If the landlords get charged $5 from Taipower, trust me, they will pass this charge onto the tennants. :astonished:
Here is Tai-power’s charge info:

  1. Non-business (including residential): Summer months(6/1-9/30): upto 110, $2.10; upto 330, $3.02; upto 500, $4.05; upto 700, $4.51; 701 or more, $5.10.
    Non-summer months: upto 110, $2.10; upto 330, $2.68; upto 500, $3.27; upto 700, $3.55; 701 or more, $3.97.
    1.表燈非營業(一般住宅用電):夏月(6月1日~9月30日)110度以下部分每度2.10元,111度至330度部分每度3.02元,331度至500度部分每度4.05元,501度至700度部分每度4.51元,701度以上部分每度5.10元;非夏月(夏月以外之時間)110度以下部分每度2.10元,111度至330部分每度2.68元,331度至500度部分每度3.27元,501度至700度部分每度3.55元,701度以上部分每度3.97元。以上是每月單價,用戶因實施隔月抄表、收費,其計費之分段度數概加倍計算。

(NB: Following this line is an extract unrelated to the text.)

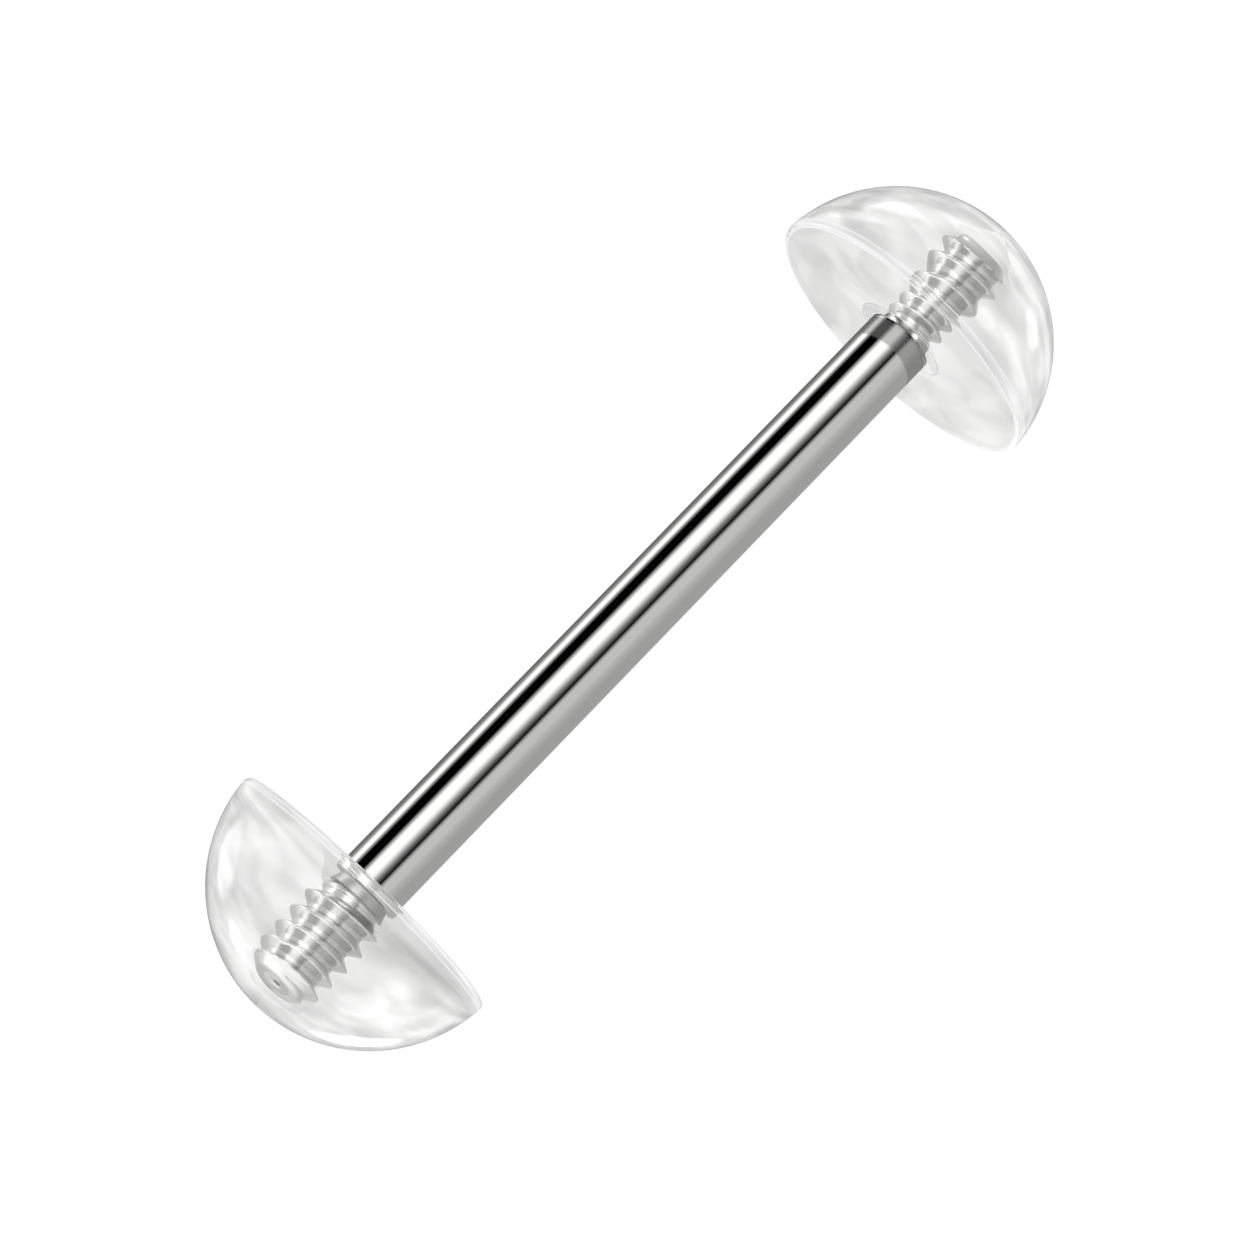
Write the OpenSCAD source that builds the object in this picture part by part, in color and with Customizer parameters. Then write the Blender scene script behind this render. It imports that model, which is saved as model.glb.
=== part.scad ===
// A straight tongue barbell: one steel bar with a threaded post at each end, and a clear
// half ball screwed on each post with its flat face inwards. It lies along X, as it would
// on a table, on the rims of the two half balls. Origin: under its middle, on the table.

/* [Bar] */
// Diameter of the bar, 14 gauge
bar_d = 1.6; // [1.3:0.1:1.8]
// Clear length of bar between the two flat faces
grip_length = 17; // [12:0.5:22]

/* [Thread] */
// Diameter over the thread's crests, below the bar's by this much
thread_step = 0.2; // [0.15:0.05:0.3]
// Distance from one thread crest to the next
thread_pitch = 0.35; // [0.25:0.05:0.4]
// Depth of the thread, from crest to root
thread_depth = 0.19; // [0.12:0.01:0.2]
// How far a post reaches past the flat face
post_reach = 2.1; // [1.6:0.1:2.2]
// Chamfer on the tip of a post
tip_chamfer = 0.2; // [0.1:0.05:0.25]

/* [Half balls] */
// Diameter of the full ball that a half ball is cut from
ball_d = 7; // [6.5:0.5:9]
// How far the cut lies from the ball's centre, on the side that is kept
cut_offset = 0.17; // [0.1:0.01:0.3]
// Rounding of the rim round the flat face
rim_round = 0.12; // [0.05:0.01:0.2]
// How far the countersink's mouth stands out from the bar all round
countersink_lip = 0.3; // [0.2:0.05:0.4]
// Depth of the countersink below the flat face
countersink_depth = 0.28; // [0.26:0.01:0.35]

/* [Fit] */
// Radial gap between the thread's crests and the tapped hole
thread_gap = 0.03; // [0.02:0.01:0.05]
// Space left in the hole past the tip of the post
tip_gap = 0.15; // [0.1:0.05:0.2]

/* [Hidden] */
$fn = 96;

// The bar's end, from the flat face inwards
bar_r = bar_d / 2;
half_grip = grip_length / 2;
wall_past_face = 0.05;
shoulder_past_face = 0.25;
neck_length = 0.1;

// The thread
thread_r = bar_r - thread_step / 2;
root_r = thread_r - thread_depth;
crest_share = 1 / 8;
root_share = 1 / 4;
run_in = 0.12;
thread_start = shoulder_past_face + neck_length;
sides = 24;
rows_a_pitch = 12;
rows = ceil((post_reach - thread_start) / thread_pitch * rows_a_pitch);

// The half ball's outline: a ball cut flat, with its rim rounded by a small circle that
// touches both the flat face and the ball
ball_r = ball_d / 2;
rim_r = sqrt(pow(ball_r - rim_round, 2) - pow(cut_offset + rim_round, 2));
widest_r = rim_r + rim_round;
half_ball_h = ball_r - cut_offset;
touch_r = rim_r * ball_r / (ball_r - rim_round);
touch_h = (cut_offset + rim_round) * ball_r / (ball_r - rim_round) - cut_offset;

// The hole in it
hole_r = thread_r + thread_gap;
hole_depth = post_reach + tip_gap;
drill_point = hole_r * tan(31);
mouth_r = bar_r + countersink_lip;
spare = 0.1;

axis_height = widest_r;

// How far the thread stands out, from 0 at the root to 1 at the crest, at a place given
// as a share of one pitch
function ridge(turn) =
    let (off_crest = abs(turn - floor(turn) - 0.5) * 2)
    min(1, max(0, (1 - root_share - off_crest) / (1 - root_share - crest_share)));

// The post's radius at an angle and a distance past the flat face. The thread is
// right-handed, grows from nothing over the run-in and is cut off by the tip's chamfer.
function post_radius(angle, reach) =
    let (grown = min(1, max(0, (reach - thread_start) / run_in)),
         threaded = root_r + thread_depth * grown * ridge(reach / thread_pitch - angle / 360),
         chamfered = thread_r - tip_chamfer + post_reach - reach)
    min(threaded, chamfered);

function row_reach(row) = row == 0 ? 0 : thread_start
    + (post_reach - thread_start) * (row - 1) / (rows - 1);

// One threaded post along +X from the plane of the flat face. Its first stretch is inside
// the bar's end.
module threaded_post() {
    points = [for (row = [0 : rows], side = [0 : sides - 1])
        let (reach = row_reach(row), angle = 360 * side / sides,
             radius = row == 0 ? root_r : post_radius(angle, reach))
        [reach, radius * cos(angle), radius * sin(angle)]];
    walls = [for (row = [0 : rows - 1], side = [0 : sides - 1])
        let (here = row * sides + side, next = row * sides + (side + 1) % sides)
        each [[here, next + sides, next], [here, here + sides, next + sides]]];
    first_cap = [for (side = [0 : sides - 1]) side];
    last_cap = [for (side = [sides - 1 : -1 : 0]) rows * sides + side];
    polyhedron(points = points, faces = concat(walls, [first_cap, last_cap]), convexity = 8);
}

// The bar's wall up to just past the flat face, then its taper down to the shoulder
module bar_end() {
    translate([half_grip + wall_past_face, 0, 0]) rotate([0, 90, 0])
        cylinder(h = shoulder_past_face - wall_past_face, r1 = bar_r, r2 = thread_r);
    translate([half_grip, 0, 0]) threaded_post();
}

module bar() {
    color([0.72, 0.73, 0.75]) translate([0, 0, axis_height]) {
        rotate([0, 90, 0]) cylinder(h = grip_length + 2 * wall_past_face, r = bar_r, center = true);
        bar_end();
        rotate([0, 0, 180]) bar_end();
    }
}

// Half of the half ball's section, with the flat face on the line y = 0
module half_ball_outline() {
    intersection() {
        translate([0, -cut_offset]) circle(r = ball_r);
        translate([0, touch_h]) square([ball_d, ball_d]);
    }
    translate([rim_r, rim_round]) circle(r = rim_round);
    polygon([[0, 0], [rim_r, 0], [rim_r, rim_round], [touch_r, touch_h], [0, touch_h]]);
}

module hole_outline() {
    polygon([
        [0, -spare], [mouth_r, -spare], [mouth_r, 0], [hole_r, countersink_depth],
        [hole_r, hole_depth], [0, hole_depth + drill_point]
    ]);
}

// A half ball on the end that points along +X
module half_ball() {
    color([0.88, 0.91, 0.93, 0.45]) translate([half_grip, 0, axis_height]) rotate([0, 90, 0])
        rotate_extrude() difference() {
            half_ball_outline();
            hole_outline();
        }
}

module top_half_ball() {
    half_ball();
}

module bottom_half_ball() {
    rotate([0, 0, 180]) half_ball();
}

bar();
top_half_ball();
bottom_half_ball();
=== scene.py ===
"""A straight tongue barbell: a polished steel bar with a clear half ball screwed on each end.

Laid out as a Blender add-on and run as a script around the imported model. Every length is in
metres and every object sits at the origin with its place in its mesh.
"""

import math

import bmesh
import bpy
from mathutils import Matrix, Vector


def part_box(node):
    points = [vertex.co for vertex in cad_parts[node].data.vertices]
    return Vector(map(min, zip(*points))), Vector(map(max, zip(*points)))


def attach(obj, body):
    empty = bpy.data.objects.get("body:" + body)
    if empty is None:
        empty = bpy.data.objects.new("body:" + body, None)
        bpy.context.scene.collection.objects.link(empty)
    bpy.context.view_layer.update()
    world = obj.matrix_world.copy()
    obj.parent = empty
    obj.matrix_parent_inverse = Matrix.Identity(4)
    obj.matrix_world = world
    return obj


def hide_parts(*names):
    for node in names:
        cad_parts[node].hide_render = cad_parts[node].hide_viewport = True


bl_info = {
    "name": "Tongue Barbell",
    "version": (1, 0, 0),
    "blender": (4, 5, 0),
    "location": "3D View > Sidebar > Barbell",
    "description": "Builds a straight barbell with two clear half balls, and its studio",
    "category": "Add Mesh",
}

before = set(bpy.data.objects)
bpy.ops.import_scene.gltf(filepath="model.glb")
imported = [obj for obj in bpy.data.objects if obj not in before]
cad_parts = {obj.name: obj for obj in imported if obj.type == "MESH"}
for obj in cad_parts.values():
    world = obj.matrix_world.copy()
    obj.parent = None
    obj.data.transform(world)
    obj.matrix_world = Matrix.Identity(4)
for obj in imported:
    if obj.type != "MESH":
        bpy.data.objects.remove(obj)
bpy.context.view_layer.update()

MM = 0.001
TURN = 2 * math.pi
WHITE = (1.0, 1.0, 1.0, 1.0)

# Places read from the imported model
BAR_LOW, BAR_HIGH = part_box("bar")
BALL_LOW, BALL_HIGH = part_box("top_half_ball")
AXIS_HEIGHT = (BAR_LOW.z + BAR_HIGH.z) / 2
BAR_RADIUS = (BAR_HIGH.z - BAR_LOW.z) / 2
HALF_GRIP = BALL_LOW.x
BALL_HEIGHT = BALL_HIGH.x - BALL_LOW.x
WIDEST_RADIUS = (BALL_HIGH.z - BALL_LOW.z) / 2
POST_REACH = BAR_HIGH.x - HALF_GRIP

# The same number of sides on every thread and what it joins, so that their rings meet
SIDES = 200
# The dome and its rim have this many times more
DOME_RATIO = 3
# Rows of faces along one pitch of a thread
ROWS_A_PITCH = 26
# Points closer than this are one point
SAME_POINT = 0.0005 * MM
# Names of the vertex values that the acrylic's material reads
BEND = "bend"
MATT = "matt"


def size_property(name, description, millimetres):
    """A length that a user may change."""
    return bpy.props.FloatProperty(
        name=name,
        description=description,
        default=millimetres * MM,
        soft_min=0.0,
        precision=6,
        unit="LENGTH",
    )


def share_property(name, description, share):
    """A plain number from 0 to 1."""
    return bpy.props.FloatProperty(
        name=name, description=description, default=share, min=0.0, max=1.0
    )


def colour_property(name, description, colour):
    """A surface colour."""
    return bpy.props.FloatVectorProperty(
        name=name,
        description=description,
        default=colour,
        size=3,
        min=0.0,
        max=1.0,
        subtype="COLOR",
    )


class BarbellThread(bpy.types.PropertyGroup):
    """The thread on the two posts and in the two holes."""

    pitch: size_property("Pitch", "From one crest to the next", 0.35)
    depth: size_property("Depth", "From crest to root", 0.19)
    crest_radius: size_property("Crest radius", "Of the post's thread", 0.7)
    start: size_property("Start", "Where it begins past the flat face", 0.22)
    run_in: size_property("Run-in", "Length over which it grows", 0.12)
    tip_chamfer: size_property("Tip chamfer", "On the end of a post", 0.24)
    crest_share: share_property("Crest", "Flat crest as a share of the pitch", 0.05)
    root_share: share_property("Root", "Flat root as a share of the pitch", 0.22)
    gap: size_property("Gap", "Between the post's thread and the hole's", -0.006)


class BarbellBar(bpy.types.PropertyGroup):
    """The bar between the posts."""

    wall_past_face: size_property(
        "Wall end", "How far the full bar goes past the flat face", 0.0
    )
    edge: size_property("Edge", "Width of the bevel at the wall's end", 0.018)
    shoulder_past_face: size_property(
        "Shoulder", "Where the bar's step ends past the flat face", 0.04
    )
    neck_radius: size_property("Neck", "Radius between the step and the thread", 0.62)
    dimple_radius: size_property(
        "Centre mark", "Radius of the lathe centre's mark on each tip", 0.08
    )
    steel: colour_property("Steel", "Colour of the polished steel", (0.8, 0.8, 0.79))
    # The valleys' colour is painted shade, darker than the steel down in the thread's roots
    valley_shade: colour_property(
        "Valley", "Colour of the steel in the thread's valleys", (0.77, 0.77, 0.76)
    )
    roughness: share_property("Roughness", "Of the polished steel", 0.045)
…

  2. [Business use] 表燈營業(小商店):夏月每月330度以下部分每度3.76元,331度至500度部分每度4.05元,501度至700度部分每度4.51元,701度以上部分每度5.10元;非夏月每月330度以下部分每度3.02元,331度至500度部分每度3.27元,501度至700度部分每度3.55元,701度以上部分每度3.97元。以上是每月單價,用戶因實施隔月抄表、收費,其計費之分段度數概加倍計算。

taipower.com.tw/left_bar/QnA … l_idea.htm

hi guys I am moving out of this apt. I was wondering can I pay the electricity the day I am moving out since landlord is holding some of the deposit for electricity and water bill? so can I do it? how about water bill also? so I won’t have my deposit got hold by the landlord. or is there any other suggestions? thanks guys

Yes, you can. (I’m assuming here that you have an official meter that is read regularly by Tai-Dian, not a supplemental meter for an apartment that a landlord has split up.)

You’ll need to go to a Tai-Power office. (The power company won’t send someone out to accommodate your schedule). Thus, beforehand you’ll need to read your electricity meter yourself. It’s probably best to take a photo of it, so someone at Tai-Dian can double check your reading for you. And you should also take an old power bill, so they’ll be able to look up your record more easily.

I don’t know about the water bill. But usually those are low and don’t fluctuate much. I advise showing your landlord copies of some of your old water bills and offering to pay him/her a pro-rated equivalent for the time you’ve been there since your previous bill.